E-26 ATTACHMENT 2 (U2C10 Outage - 1999)

(sheet 1 of 2)

Drywell During the visual inspection of protective coatings, areas of delamination and mechanical damage on the shell and components inside the drywell were noted in the inspection results. These areas were scraped back until proper coating adhesion (sound coating) was obtained. Scraping back to sound coating ensures that the delaminated or peeling topcoat does not adversely affect operation of the ECCS strainers.

The zinc primer was intact and will provide corrosion protection for the Primary Containment boundary. The conditions were documented in the corrective action program as PER 99-005256-000. The corrective action required the repair of the areas with routine or corrective maintenance that was scheduled for the following unit outage.

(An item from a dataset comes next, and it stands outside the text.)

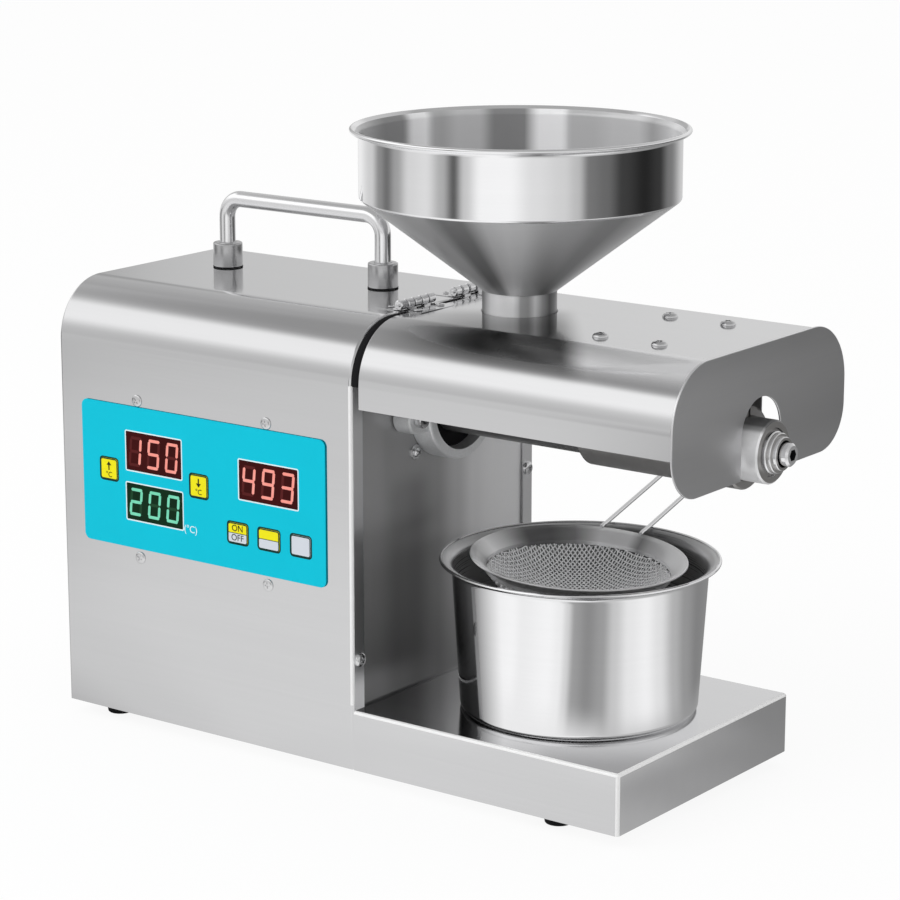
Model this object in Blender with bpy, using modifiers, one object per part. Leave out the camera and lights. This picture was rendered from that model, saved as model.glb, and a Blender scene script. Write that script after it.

Inspections were performed of the identified coating failure area(s) and found to be acceptable.

Drywell Head The interior and exterior coating condition inspection results were documented per the SI. Site Engineering evaluated the inspection results. Areas of mechanical damage were scraped back to sound coating. All areas scraped back were small (less than 1 square inch) and did not require re-coating. This was documented per the site corrective action program as PER 99-005256-000.

Inspections were performed of the identified coating failure area(s) and found to be acceptable.

A gouge or undercut of a weld (0.250 long x 0.200 wide x 3/16 deep) was noted on the exterior of the head. This was evaluated by Site Engineering and determined to be acceptable by a technical evaluation (calculation CD-Q0999-970114, Rev 2).

E-27 ATTACHMENT 2 (U2C10 Outage - 1999)

(sheet 2 of 2)

Torus Interior - Vapor Area The coating conditions were inspected and documented in accordance with the SI. The coating conditions found were evaluated by Site Engineering and coating failures were noted. The areas of coating failures were documented in accordance with the site corrective action program as PER 99-005389-000. The coating conditions evaluated to be coating failures were noted to be inaccessible and could not be scraped back to sound coating. They were tracked by the sites Uncontrolled Coating Log (ND-Q2303-940027) and monitored by Site Engineering. The repair of these coatings was scheduled for the next outage (Reference WOs 99-005820-000 and 99-005822-000).

Torus Interior - Under Water Area No inspections were performed during this outage.

Torus Exterior The coating conditions were inspected and documented in accordance with the SI. The coating conditions were evaluated by Site Engineering and coating failures were noted. The areas of coating failures were documented in accordance with the site corrective action program as PER 99-005389-000. The corrective action was to repair the coating surfaces by maintenance as permitted by plant Operations.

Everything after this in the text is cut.